Using unique strategies to measure greenhouse gas emissions
The study employs the use of Eddy Covariance Systems or flux towers to capture GHG exchange at the wetland scale. Traditionally, flux towers are used to study GHG emissions associated with ecosystems such as forests, peatlands and coastal salt marshes but have rarely been used to study small freshwater wetland ecosystems that are present in the Canadian prairie region. The main benefit of this technique is that GHG measurements capture a larger footprint incorporating the various ecotones of a wetland (open-water, emergent vegetation, wet meadow etc.) allowing for better quantification of GHG exchange and carbon sequestration across the entire wetland.
What have we learned so far?
According to Pascal Badiou, a research scientist with DUC and project lead, data collected thus far shows that the type of vegetation and the amount of open water has a significant impact on the GHG emissions associated with a wetland. Sulphate and phosphorous affect methane production. Increased sulphate and decreased phosphorous levels in an environment promote lower methane emissions. Results from the study show that wetlands embedded in in cropland have higher phosphorous and lower sulphate concentrations, resulting in higher methane emissions. Conversely wetlands that include perennial cover such as grasslands have higher sulphate but lower phosphorous concentrations resulting in overall lower methane emissions.
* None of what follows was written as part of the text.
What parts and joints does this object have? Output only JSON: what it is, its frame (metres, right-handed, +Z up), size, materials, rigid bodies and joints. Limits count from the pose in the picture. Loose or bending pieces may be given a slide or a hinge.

Furthermore, Badiou says that it may be beneficial for farmers to maintain perennial cover around wetlands imbedded within crop land as this vegetations is a buffer between crops, improving water quality by removing phosphorous and reducing GHG emissions.
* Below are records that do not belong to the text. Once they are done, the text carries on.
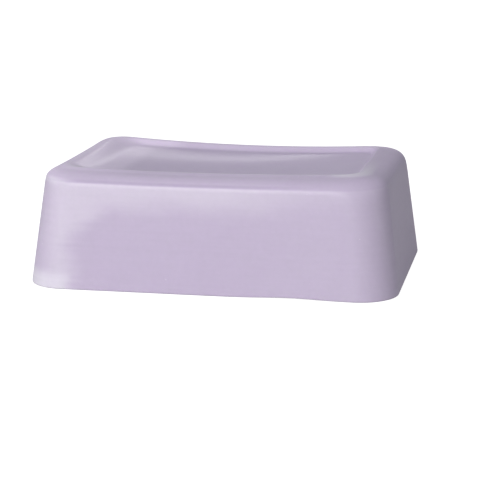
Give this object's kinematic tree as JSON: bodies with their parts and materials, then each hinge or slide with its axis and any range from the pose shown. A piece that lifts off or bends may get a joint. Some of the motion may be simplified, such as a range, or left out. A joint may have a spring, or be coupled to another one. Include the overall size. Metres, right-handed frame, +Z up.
{
  "type": "soap mould",
  "caption": "Flexible silicone soap mould, rim down over its cast soap block: a tapered rounded box with a soft border round a sunk panel, which lifts off the block.",
  "frame": {"origin": "middle of the rim's plane, which is the surface that the mould and the block stand on", "axes": "+X along the long side, +Y along the short side, +Z up from the rim to the mould's foot, which is on top here"},
  "size_m": [0.17, 0.121, 0.0527],
  "materials": {
    "silicone": "translucent lavender silicone, satin, slightly waxy",
    "soap": "cast soap, waxy, faint swirls and small bubbles"
  },
  "bodies": {
    "block": {"soap_block": "soap"},
    "mould": {"mould": "silicone"}
  },
  "joints": [
    {"name": "mould_lift", "type": "slide", "parent": "block", "child": "mould", "axis": [0, 0, 1], "range_m": [0, 0.065]}
  ]
}
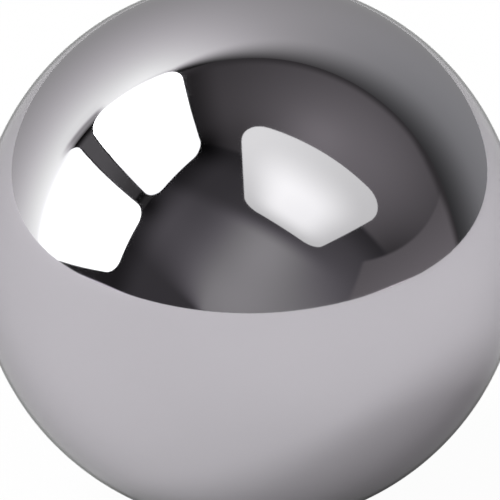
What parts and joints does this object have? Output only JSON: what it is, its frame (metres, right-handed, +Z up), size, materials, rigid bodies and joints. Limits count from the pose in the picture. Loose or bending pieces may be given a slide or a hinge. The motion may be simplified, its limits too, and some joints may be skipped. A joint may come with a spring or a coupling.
{
  "type": "steel ball",
  "caption": "Solid steel ball ground to a true sphere and polished to a mirror, for rolling, seating in a cup or ring, or use as a bench weight.",
  "frame": {"origin": "centre of the ball", "axes": "+Z up; a ball is alike about every axis"},
  "size_m": [0.0254, 0.0254, 0.0254],
  "materials": {
    "polished_steel": "bare hardened steel, lapped and polished to a clear mirror"
  },
  "bodies": {
    "root": {"ball": "polished_steel"}
  },
  "joints": []
}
As the project continues, researchers will continue to quantify differences in water quality and water quantity of wetlands embedded in grassland relative to cropland. The research will also examine biodiversity impacts of converting grassland to annual cropland and quantify wetland habitat that exists within beef production landscapes based on ecosystem services provided. The project is scheduled to conclude in the spring of 2024.
Findings from the project will improve the understanding of the ecosystem services associated with prairie wetlands embedded in prairie beef production landscapes. Using natural climate solutions such as the preservation of grasslands and wetlands by beef producers represents a major environmental service associated with the beef industry. Accounting for these ecosystem services is key to developing effective communications to increase public knowledge, assist in policy implementation and to enhance the public confidence in the beef industry.